Geschichten und Gschichtl
Die von Mensch zu Mensch erzählte Geschichte und vor allem die Sportgeschichte lebt von Legenden, Heldensagen und wechselseitigen Diffamierungen. Und so war die Nähe Rapids zu den Nazis ebenso fix wie die Opferrolle Österreichs. Oder die Austria sowieso ein „Judenverein“. Dieses Buch räumt mit eben solchen Legenden auf. Während kein einziger Rapid Spieler der NS Zeit Mitglied der NSDAP war, waren es gleich (zur Zeit bestätigt) zwei Austrianer, der Nazi Anteil unter den Funktionären bei Rapid war auch nicht höher (ca. 50%) als bei dem WSK, der Vienna oder sonst wo, und Rapid wurde nicht nur von Juden gegründet, sondern auch der Namensgeber der Rapid bei der Umbenennung (ehemals Erster Wiener Arbeiter-Fußball-Club) wurde in einem KZ ermordet, weil er Jude war.
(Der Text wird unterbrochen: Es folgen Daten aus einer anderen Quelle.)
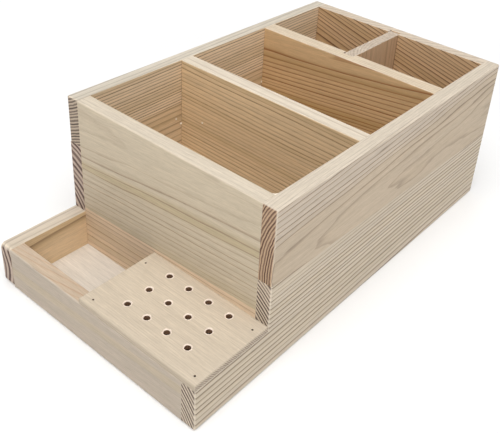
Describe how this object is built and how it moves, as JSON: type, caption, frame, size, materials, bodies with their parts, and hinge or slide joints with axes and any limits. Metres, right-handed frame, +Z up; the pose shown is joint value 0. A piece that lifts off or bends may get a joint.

So weit so unbekannt. Im Grunde könnte man sagen, dass der Rahmen des Buches darin besteht „Unwiderlegbares“ oder gar über Generationen verbreitete „Wahrheiten“ zu widerlegen.
Mythen und Legenden
Aus dem angeblich sogar antifaschistischen Helden Sindelar (Austria & Wunderteam) wurde mittlerweile schon der Profiteur von „Arisierungen“, aus der Rapid anscheinend zumindest kein Nazi Verein. Doch eines muss vollkommen klar sein, nur weil die Dinge nicht so schlecht sind wie sie gegolten haben, bedeutet dies keineswegs einen Freispruch. So wurde ein Rapid Spieler 1946 vom Spielfeld weg verhaftet, nachdem ihn ein Zuschauer als Folterschergen der Militärstreife erkannt hatte. Ebenso sollte nicht vergessen werden, dass ob nun Mitläufer, Feiglinge, sich-mit-dem-System-Arrangierer oder wie auch immer, die Funktionäre immer noch zur Hälfte Mitglieder in der NSDAP wurden und dieser auch hörig waren. Aber auch mit dem „lokalpatriotischen, „österreichischen“ Gewinn der deutschen Meisterschaft wird ebenso aufgeräumt wie mit der angeblichen Benachteiligung Rapids, nachdem sie den großdeutschen Favoriten geschlagen hatten. Weder wurden mehr, noch weniger Spieler der Rapid in die Wehrmacht eingezogen als bei anderen Vereinen, und manchmal können sogar die größten Verherrlicher des Sportsgedanken nicht umhin sich politische Rechtfertigungen zu erschaffen, weil eventuell könnte es ja auch einfach an der besseren Mannschaft der Vienna gelegen haben, dass diese den Wiener Fussball in der Folge dominierte.
Buch lesen!
Dieses Buch wurde verfasst, um endlich einmal die Geschichte. Eines muss diesem Buch auf jeden Fall zugesprochen werden und dies ist der Versuch Sport und Politik in der Geschichte nicht nebeneinander sondern in einer dialektischen Beziehung zueinander darzustellen. Außerdem sollte erwähnt werden, dass der SK Rapid der erste Verein im Lande des „ersten Opfers“ – deutsche Vereine machen dies schon seit den 90er Jahren – ist, welcher sich überhaupt mit seiner dunklen Geschichte trotz Erfolge beschäftigt hat. In diesem Sinne: Das Buch ist empfehlenswert und eine Aufforderung an die restlichen Vereine ihre Vergangenheit in der NS-Zeit aufzuarbeiten.